*What is required*: Sort through the entries below and pull out lines containing the word "loose".

[Records from a data collection]
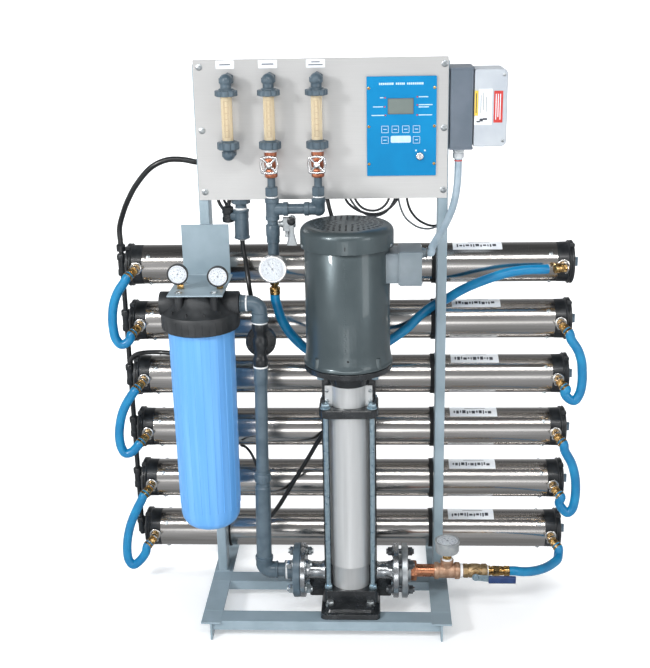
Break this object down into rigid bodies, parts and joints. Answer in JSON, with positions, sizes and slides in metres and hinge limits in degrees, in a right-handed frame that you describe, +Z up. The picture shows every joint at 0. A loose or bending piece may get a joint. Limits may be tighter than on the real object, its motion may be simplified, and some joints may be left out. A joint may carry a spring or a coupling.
{
  "type": "reverse osmosis unit",
  "caption": "Skid-mounted reverse osmosis unit: membrane housings on a frame, vertical pump, sediment filter, flowmeter panel, controller and blue hoses.",
  "frame": {"origin": "middle of the unit without its hoses, on the floor", "axes": "+X to the unit's right seen from the panel side, +Y to the back, +Z up"},
  "size_m": [1.228, 0.61, 1.415],
  "materials": {
    "frame_paint": "satin pale blue-grey enamel",
    "stainless": "brushed",
    "black_plastic": "semi-matte",
    "grey_pvc": "satin",
    "blue_hose": "satin",
    "blue_plastic": "satin moulded",
    "control_blue": "satin overlay",
    "brass": "worn",
    "cast_iron": "painted black",
    "motor_paint": "gloss grey-green",
    "white_media": "wound filter thread",
    "clear_tube": "clear amber tube",
    "chrome": "polished",
    "grey_plastic": "satin",
    "lever_blue": "dipped vinyl"
  },
  "bodies": {
    "unit": {"base_frame": "frame_paint", "controller": "control_blue", "coupling_guard": "stainless", "fan_cover": "motor_paint", "filter_bracket": "frame_paint", "filter_gauge_left": "chrome", "filter_gauge_right": "chrome", "filter_head": "black_plastic", "flowmeter_1": "clear_tube", "flowmeter_2": "clear_tube", "flowmeter_3": "clear_tube", "hose_concentrate": "blue_hose", "hose_left_1_2": "blue_hose", "hose_left_3_4": "blue_hose", "hose_left_5_6": "blue_hose", "hose_pump_outlet": "blue_hose", "hose_right_2_3": "blue_hose", "hose_right_4_5": "blue_hose", "housing_shell_1": "stainless", "housing_shell_2": "stainless", "housing_shell_3": "stainless", "housing_shell_4": "stainless", "housing_shell_5": "stainless", "housing_shell_6": "stainless", "inlet_elbow": "grey_pvc", "inlet_pipework": "grey_pvc", "inlet_valve": "black_plastic", "instrument_panel": "stainless", "left_upright": "frame_paint", "membrane_element_1": "black_plastic", "membrane_element_2": "black_plastic", "membrane_element_3": "black_plastic", "membrane_element_4": "black_plastic", "membrane_element_5": "black_plastic", "membrane_element_6": "black_plastic", "motor_body": "motor_paint", "motor_conduit": "grey_plastic", "motor_stool": "cast_iron", "outlet_pipework": "brass", "panel_pipework": "grey_pvc", "permeate_hose": "black_plastic", "permeate_manifold": "black_plastic", "permeate_outlet": "grey_pvc", "pump_base": "cast_iron", "pump_sleeve": "stainless", "right_upright": "frame_paint", "sensor_tube": "black_plastic", "starter_box": "grey_plastic", "starter_cover": "grey_plastic"},
    "pump_shaft": {"pump_rotor": "stainless"},
    "filter_bowl": {"filter_sump": "blue_plastic", "filter_cartridge": "white_media"},
    "float_1": {"flowmeter_float_1": "stainless"},
    "float_2": {"flowmeter_float_2": "stainless"},
    "float_3": {"flowmeter_float_3": "stainless"},
    "handwheel_1": {"valve_handwheel_1": "chrome"},
    "handwheel_2": {"valve_handwheel_2": "chrome"},
    "outlet_lever": {"outlet_valve_lever": "lever_blue"},
    "sample_lever": {"sample_valve_lever": "chrome"},
    "key_switch": {"controller_key_switch": "chrome"}
  },
  "joints": [
    {"name": "pump_shaft_turn", "type": "hinge", "parent": "unit", "child": "pump_shaft", "pos_m": [0.012, -0.177, 0.625], "axis": [0, 0, 1], "continuous": true},
    {"name": "filter_bowl_unscrew", "type": "hinge", "parent": "unit", "child": "filter_bowl", "pos_m": [-0.3445, -0.177, 0.7], "axis": [0, 0, 1], "range_deg": [-540, 0]},
    {"name": "float_1_rise", "type": "slide", "parent": "unit", "child": "float_1", "axis": [0, 0, 1], "range_m": [0, 0.075]},
    {"name": "float_2_rise", "type": "slide", "parent": "unit", "child": "float_2", "axis": [0, 0, 1], "range_m": [0, 0.075]},
    {"name": "float_3_rise", "type": "slide", "parent": "unit", "child": "float_3", "axis": [0, 0, 1], "range_m": [0, 0.075]},
    {"name": "handwheel_1_turn", "type": "hinge", "parent": "unit", "child": "handwheel_1", "pos_m": [-0.169, -0.151, 1.18], "axis": [0, -1, 0], "range_deg": [-360, 360]},
    {"name": "handwheel_2_turn", "type": "hinge", "parent": "unit", "child": "handwheel_2", "pos_m": [-0.057, -0.151, 1.18], "axis": [0, -1, 0], "range_deg": [-360, 360]},
    {"name": "outlet_lever_turn", "type": "hinge", "parent": "unit", "child": "outlet_lever", "pos_m": [0.3315, -0.209, 0.13], "axis": [0, 1, 0], "range_deg": [0, 90]},
    {"name": "sample_lever_turn", "type": "hinge", "parent": "unit", "child": "sample_lever", "pos_m": [-0.1215, -0.127, 1.043], "axis": [0, 1, 0], "range_deg": [0, 90]},
    {"name": "key_switch_turn", "type": "hinge", "parent": "unit", "child": "key_switch", "pos_m": [0.186, -0.061, 1.184], "axis": [0, -1, 0], "range_deg": [0, 90]}
  ]
}
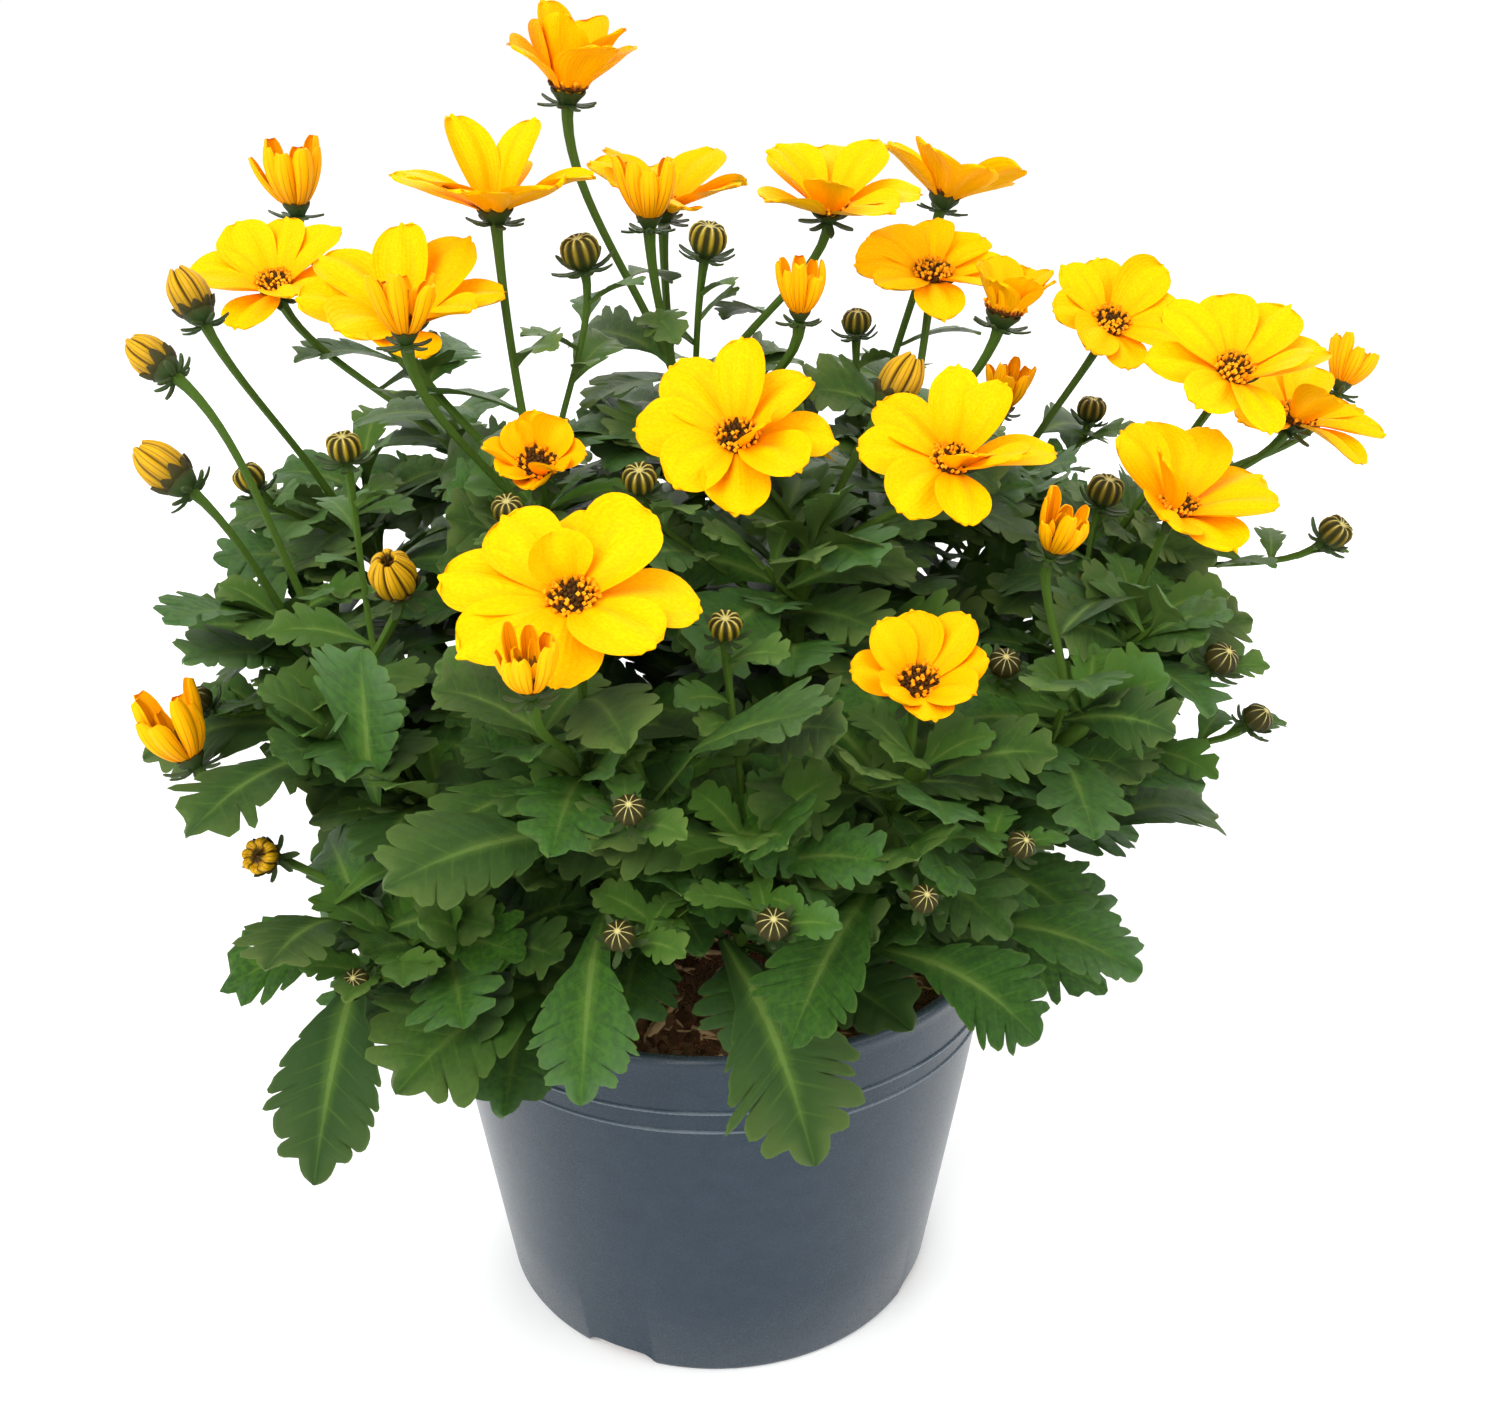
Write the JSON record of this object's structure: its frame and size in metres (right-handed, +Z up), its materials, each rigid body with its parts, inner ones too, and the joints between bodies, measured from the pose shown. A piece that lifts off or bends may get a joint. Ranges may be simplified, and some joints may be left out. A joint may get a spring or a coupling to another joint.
{
  "type": "potted bidens",
  "caption": "Bushy potted bidens with golden yellow daisy-like flowers, half-open heads and buds over lobed green leaves, standing in a round blue-grey grower's pot.",
  "frame": {"origin": "on the pot's axis, at the middle of the flat underside that it stands on", "axes": "+Z up along the pot's axis, -Y towards the plant's front with the largest open flower, +X to the right seen from the front"},
  "size_m": [0.2824, 0.2168, 0.2852],
  "materials": {
    "pot_plastic": "slate blue-grey polypropylene, semi-gloss",
    "soil": "moist reddish-brown coir and bark crumbs, rough",
    "foliage": "living leaf and stem, dark bluish green with paler midribs, soft satin",
    "petal": "soft yellow petal with fine lengthwise veins, orange at the root",
    "young_petal": "rolled orange-yellow petal with brown stripes",
    "bud": "closed bud, yellow between olive brown bracts"
  },
  "bodies": {
    "root": {"pot": "pot_plastic", "soil": "soil", "stem_01": "foliage", "stem_02": "foliage", "stem_03": "foliage", "stem_04": "foliage", "stem_05": "foliage", "stem_06": "foliage", "stem_07": "foliage", "stem_08": "foliage", "stem_09": "foliage", "stem_10": "foliage", "stem_11": "foliage", "stem_12": "foliage", "stem_13": "foliage", "stem_14": "foliage", "stem_15": "foliage", "stem_16": "foliage", "stem_17": "foliage", "stem_18": "foliage", "bloom_01": "petal", "bloom_02": "petal", "bloom_03": "petal", "bloom_04": "petal", "bloom_05": "petal", "bloom_06": "petal", "bloom_07": "petal", "bloom_08": "petal", "bloom_09": "petal", "bloom_10": "petal", "bloom_11": "petal", "bloom_12": "petal", "bloom_13": "petal", "bloom_14": "petal", "bloom_15": "petal", "bloom_16": "petal", "bloom_17": "petal", "bloom_18": "petal", "bloom_19": "petal", "bloom_20": "petal", "half_open_01": "young_petal", "half_open_02": "young_petal", "half_open_03": "young_petal", "half_open_04": "young_petal", "half_open_05": "young_petal", "half_open_06": "young_petal", "half_open_07": "young_petal", "half_open_08": "young_petal", "half_open_09": "young_petal", "half_open_10": "young_petal", "bud_01": "bud", "bud_02": "bud", "bud_03": "bud", "bud_04": "bud", "bud_05": "bud", "bud_06": "bud"}
  },
  "joints": []
}
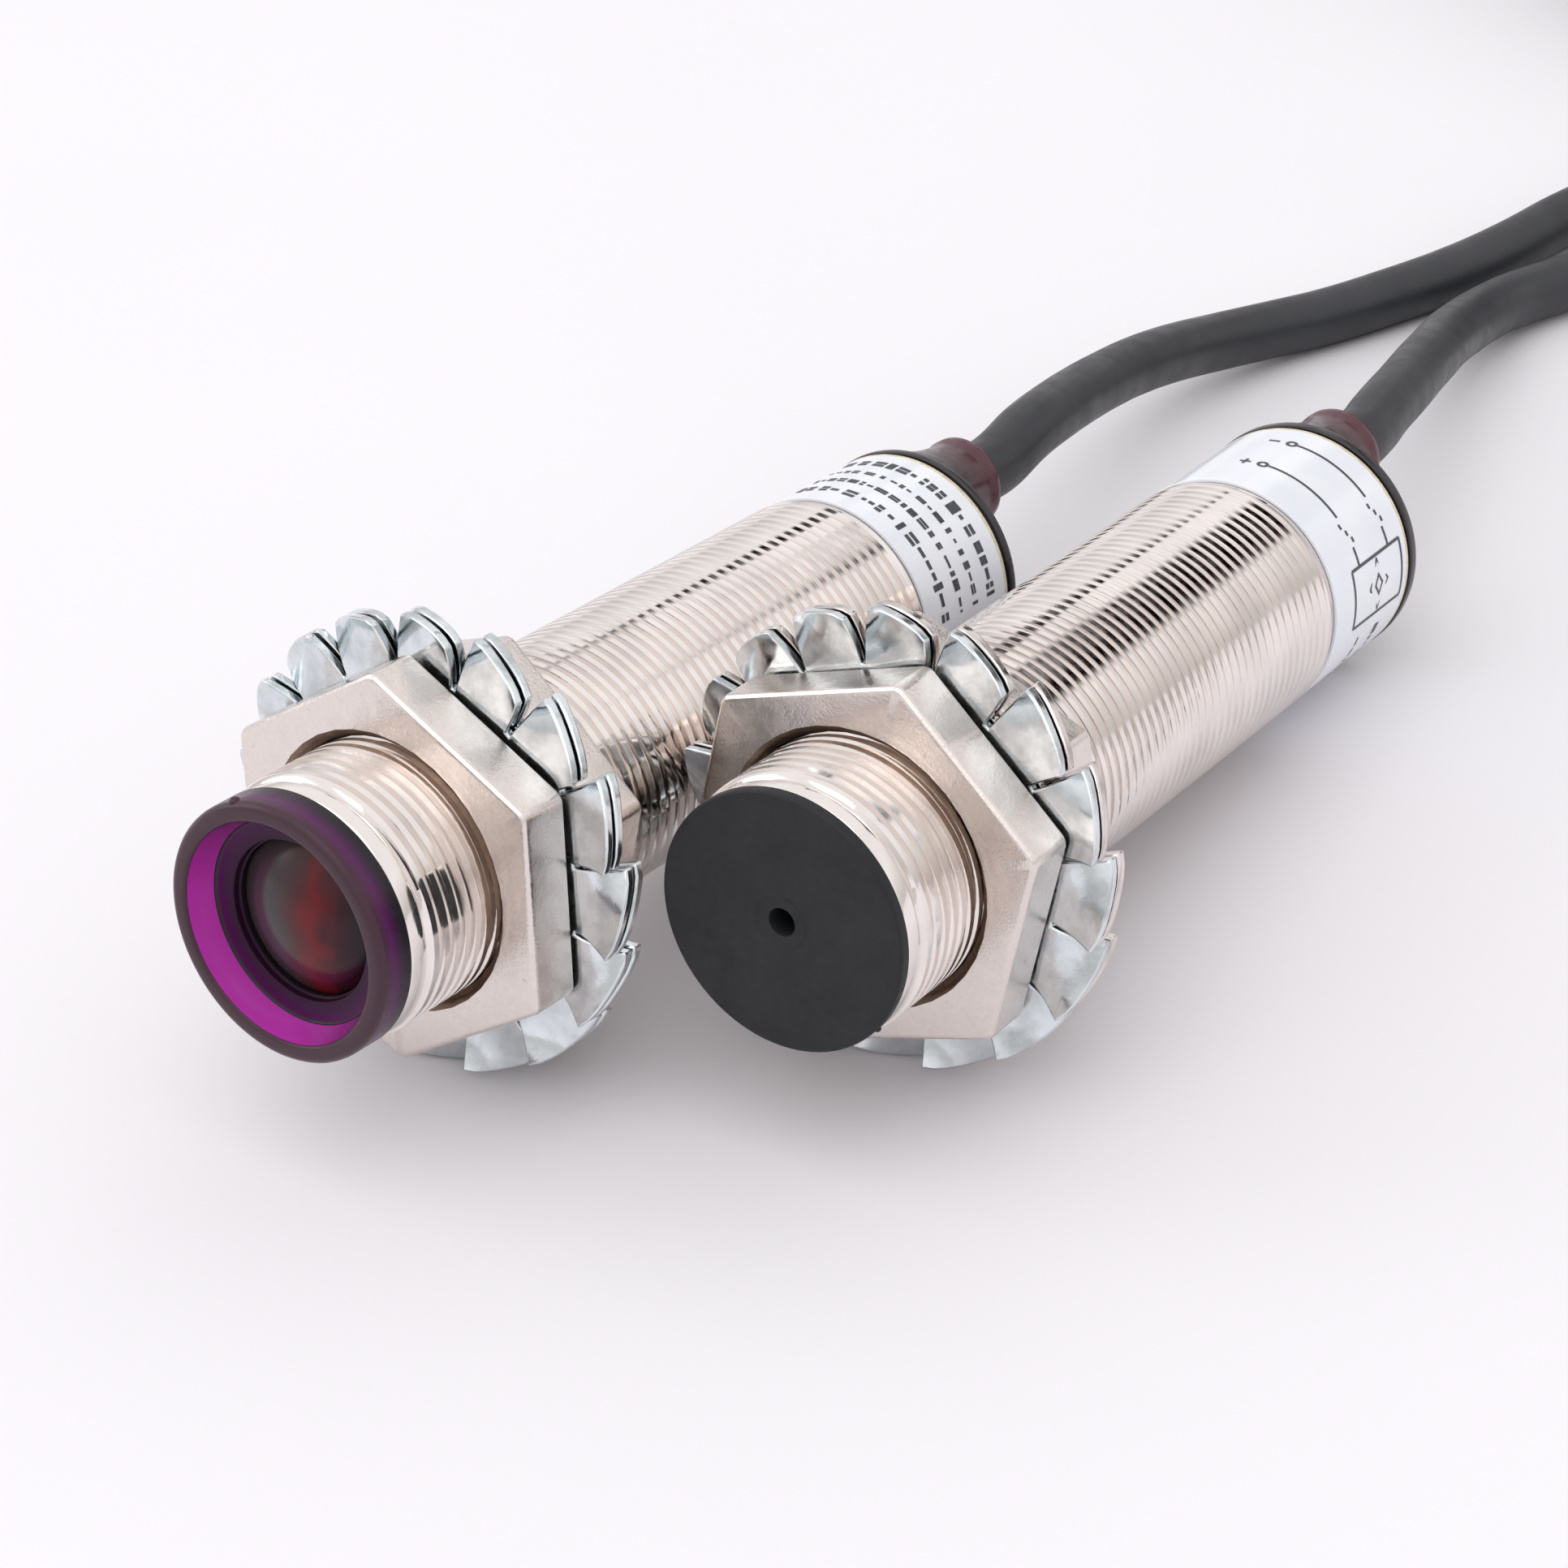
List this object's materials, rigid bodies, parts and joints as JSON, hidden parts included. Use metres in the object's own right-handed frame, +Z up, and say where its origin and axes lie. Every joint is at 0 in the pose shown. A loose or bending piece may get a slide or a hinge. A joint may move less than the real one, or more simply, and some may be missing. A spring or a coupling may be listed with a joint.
{
  "type": "photoelectric sensor",
  "caption": "Through-beam photoelectric sensor pair in M18 threaded nickel barrels: a laser emitter and a receiver with nuts, toothed lock washers and coiled cables.",
  "frame": {"origin": "centre of the pair's footprint on the surface that it lies on, cables left out", "axes": "+Z up, +Y from the front faces towards the cable ends, +X to the right seen from the front"},
  "size_m": [0.0628, 0.3199, 0.0317],
  "materials": {
    "nickel_thread": "bright nickel plate over a turned brass thread",
    "nickel_nut": "satin nickel plate with a fine cast grain",
    "zinc_washer": "bright blue zinc plate on stamped spring steel",
    "black_plastic": "matte moulded black",
    "dark_red_plastic": "translucent dark red, nearly black where thick",
    "purple_plastic": "translucent purple, satin outside, magenta where thin",
    "red_lens": "dark red filter lens, polished",
    "clear_lens": "clear polished lens",
    "white_label": null,
    "cable_pvc": "soft charcoal PVC jacket, satin",
    "circuit_board": "green solder mask",
    "chip_epoxy": "moulded black epoxy or rubber",
    "brass": "turned brass",
    "steel": "plain bright steel",
    "red_led": "diffused red epoxy",
    "aluminium_can": "bright aluminium can with a sleeve band",
    "nylon": "natural nylon",
    "lead_brown": "brown PVC insulation",
    "lead_blue": "blue PVC insulation",
    "lead_black": "black PVC insulation"
  },
  "bodies": {
    "emitter": {"emitter_barrel": "nickel_thread", "emitter_front_cap": "black_plastic", "emitter_wrap_label": "white_label", "emitter_rear_cap": "dark_red_plastic", "emitter_strain_relief": "dark_red_plastic", "emitter_laser_tube": "brass", "emitter_module_holder": "black_plastic", "emitter_collimating_lens": "clear_lens", "emitter_lens_retainer": "brass", "emitter_laser_diode": "steel", "emitter_circuit_board": "circuit_board", "emitter_driver_chip": "chip_epoxy", "emitter_protection_diode": "chip_epoxy", "emitter_power_transistor": "chip_epoxy", "emitter_capacitor": "aluminium_can", "emitter_indicator_led": "red_led", "emitter_cap_seal": "chip_epoxy", "emitter_cable": "cable_pvc", "emitter_cable_coil": "cable_pvc", "emitter_coil_tie": "nylon", "emitter_lead_brown": "lead_brown", "emitter_lead_blue": "lead_blue"},
    "receiver": {"receiver_barrel": "nickel_thread", "receiver_lens_cup": "purple_plastic", "receiver_front_lens": "red_lens", "receiver_wrap_label": "white_label", "receiver_rear_cap": "dark_red_plastic", "receiver_strain_relief": "dark_red_plastic", "receiver_light_baffle": "black_plastic", "receiver_photodiode": "chip_epoxy", "receiver_sensor_board": "circuit_board", "receiver_circuit_board": "circuit_board", "receiver_amplifier_chip": "chip_epoxy", "receiver_shield_can": "steel", "receiver_output_transistor": "chip_epoxy", "receiver_trimmer": "nylon", "receiver_capacitor": "aluminium_can", "receiver_indicator_led": "red_led", "receiver_cap_seal": "chip_epoxy", "receiver_cable": "cable_pvc", "receiver_cable_coil": "cable_pvc", "receiver_coil_tie": "nylon", "receiver_lead_brown": "lead_brown", "receiver_lead_blue": "lead_blue", "receiver_lead_black": "lead_black"},
    "receiver_front_washer": {"receiver_front_lock_washer": "zinc_washer"},
    "receiver_front_nut": {"receiver_front_nut": "nickel_nut"},
    "receiver_rear_washer": {"receiver_rear_lock_washer": "zinc_washer"},
    "receiver_rear_nut": {"receiver_rear_nut": "nickel_nut"},
    "emitter_front_washer": {"emitter_front_lock_washer": "zinc_washer"},
    "emitter_front_nut": {"emitter_front_nut": "nickel_nut"},
    "emitter_rear_washer": {"emitter_rear_lock_washer": "zinc_washer"},
    "emitter_rear_nut": {"emitter_rear_nut": "nickel_nut"}
  },
  "joints": [
    {"name": "emitter_set_apart", "type": "slide", "parent": "receiver", "child": "emitter", "axis": [1, 0, 0], "range_m": [0, 0.06]},
    {"name": "receiver_front_washer_slide", "type": "slide", "parent": "receiver", "child": "receiver_front_washer", "axis": [0.0433, 0.9911, -0.126], "range_m": [-0.006, 0]},
    {"name": "receiver_front_nut_turn", "type": "hinge", "parent": "receiver_front_washer", "child": "receiver_front_nut", "pos_m": [-0.01318, -0.03401, 0.01623], "axis": [0.0433, 0.9911, -0.126], "range_deg": [-2160, 0]},
    {"name": "receiver_rear_washer_slide", "type": "slide", "parent": "receiver", "child": "receiver_rear_washer", "axis": [0.0433, 0.9911, -0.126], "range_m": [0, 0.0035]},
    {"name": "receiver_rear_nut_turn", "type": "hinge", "parent": "receiver_rear_washer", "child": "receiver_rear_nut", "pos_m": [-0.01291, -0.02777, 0.01543], "axis": [0.0433, 0.9911, -0.126], "range_deg": [0, 1260]},
    {"name": "emitter_front_washer_slide", "type": "slide", "parent": "emitter", "child": "emitter_front_washer", "axis": [0, 0.9926, -0.1212], "range_m": [-0.0035, 0]},
    {"name": "emitter_front_nut_turn", "type": "hinge", "parent": "emitter_front_washer", "child": "emitter_front_nut", "pos_m": [0.01308, -0.01948, 0.01622], "axis": [0, 0.9926, -0.1212], "range_deg": [-1260, 0]},
    {"name": "emitter_rear_washer_slide", "type": "slide", "parent": "emitter", "child": "emitter_rear_washer", "axis": [0, 0.9926, -0.1212], "range_m": [0, 0.006]},
    {"name": "emitter_rear_nut_turn", "type": "hinge", "parent": "emitter_rear_washer", "child": "emitter_rear_nut", "pos_m": [0.01308, -0.01322, 0.01545], "axis": [0, 0.9926, -0.1212], "range_deg": [0, 2160]}
  ],
  "couplings": [
    {"joint": "receiver_front_nut_turn", "follows": "receiver_front_washer_slide", "rad_per_m": 6283.2},
    {"joint": "receiver_rear_nut_turn", "follows": "receiver_rear_washer_slide", "rad_per_m": 6283.2},
    {"joint": "emitter_front_nut_turn", "follows": "emitter_front_washer_slide", "rad_per_m": 6283.2},
    {"joint": "emitter_rear_nut_turn", "follows": "emitter_rear_washer_slide", "rad_per_m": 6283.2}
  ]
}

*Result below*:
Break this object down into rigid bodies, parts and joints. Answer in JSON, with positions, sizes and slides in metres and hinge limits in degrees, in a right-handed frame that you describe, +Z up. The picture shows every joint at 0. A loose or bending piece may get a joint. Limits may be tighter than on the real object, its motion may be simplified, and some joints may be left out. A joint may carry a spring or a coupling.
List this object's materials, rigid bodies, parts and joints as JSON, hidden parts included. Use metres in the object's own right-handed frame, +Z up, and say where its origin and axes lie. Every joint is at 0 in the pose shown. A loose or bending piece may get a slide or a hinge. A joint may move less than the real one, or more simply, and some may be missing. A spring or a coupling may be listed with a joint.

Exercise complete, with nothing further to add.